One thing I inherited from my dad is a shitty long term memory. While many people can recall all kinds of details from their youth, I can really only recall a few. This has been frustrating at times, but now (at 45) I can take these rare memories and contemplate them like Aphorisms, slowly teasing out interconnected meanings. When I (finally) found Wicca, a cascading crisis of faith and self-historical unpacking ensued. It was discomfiting to the extreme. But it also helped me realize I simply wasn’t ‘ready’ for Wicca before I finally found it.
After graduate school, material life and practical pursuits threw pulled me very far away from anything magical or religious. The pursuit of satisfying employment, getting married, having a kid, losing my parents – the practical pursuits of just living one’s life occupied my brain, and emotional space. Secularism settled back in hard, and – honestly, it was fine for a long time. But the death of my mother unhinged that stability. But I’ll save that for the next post.

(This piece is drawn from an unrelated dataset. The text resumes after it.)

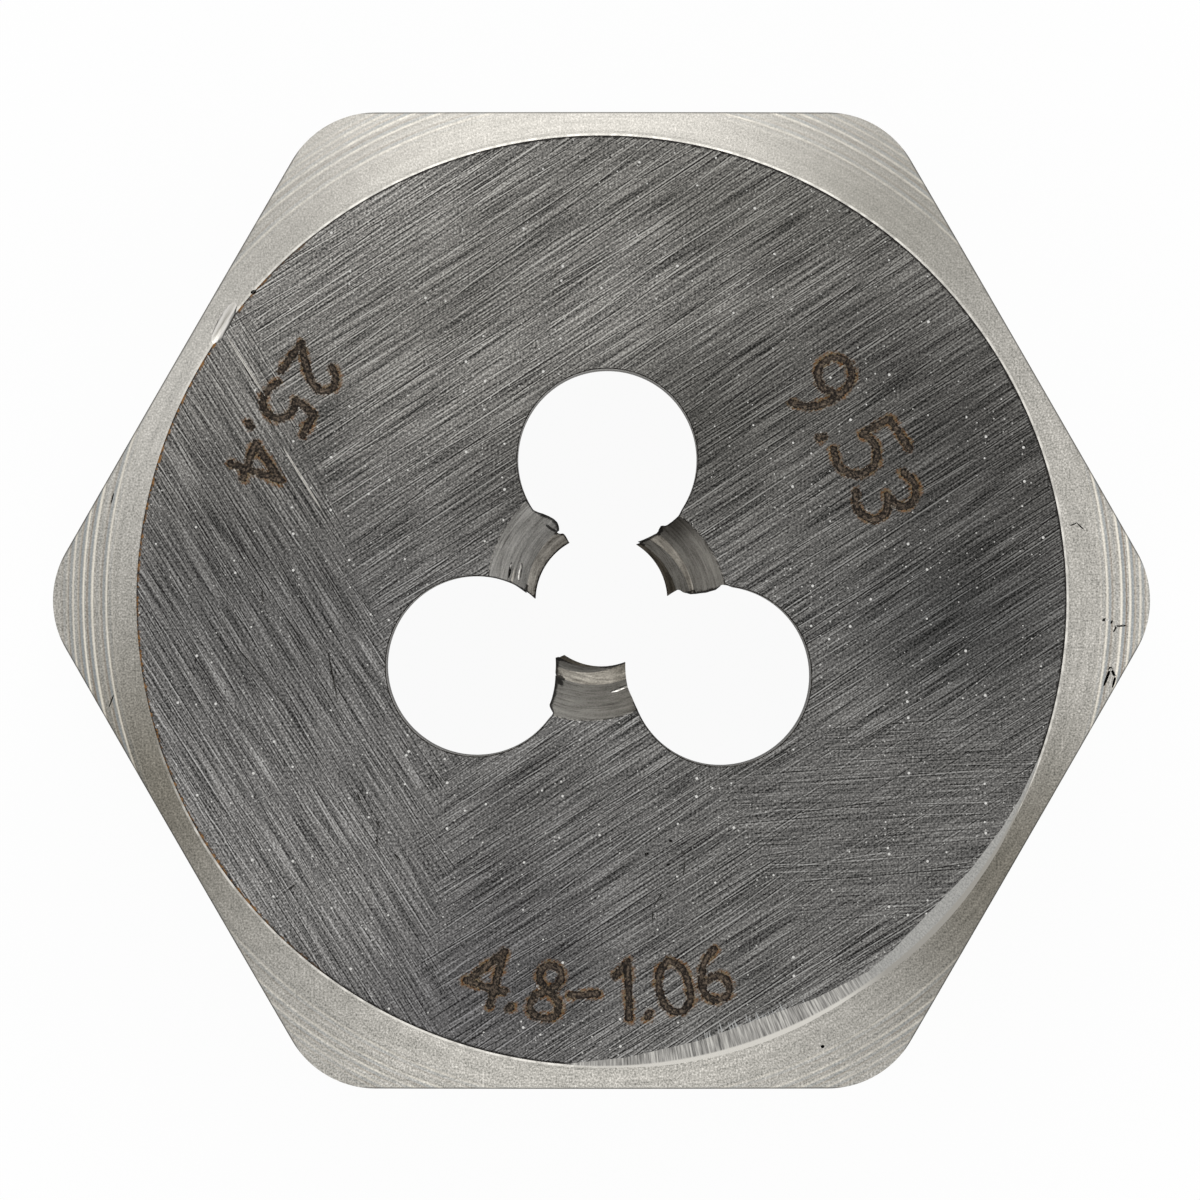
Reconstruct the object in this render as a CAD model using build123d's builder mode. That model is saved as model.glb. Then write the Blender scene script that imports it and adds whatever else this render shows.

 Full disclosure, I decided to redact a big chunk of this essay which involves paths I didn’t pursue due to concerns about cultural appropriation. These were paths that were presented to me by spirit-entities but, at the time, I didn’t have a framework to support that kind of social-emotional-magical challenge. It’s still a challenge, to be honest. This redaction includes both a significant Big Dream in which I encountered a ‘god-form’ and a sustained project involving the Qabalah for which I faced some very mundane challenges which spiritually/magically lasted well over a decade. There’s a lot of reasons for this redaction, I’m just not ready to share them in the public forum of a blog. These experiences were highly formative, however, and maybe I’ll come back to them here when I have a better sense of who reads this blog. We’ll just have to see.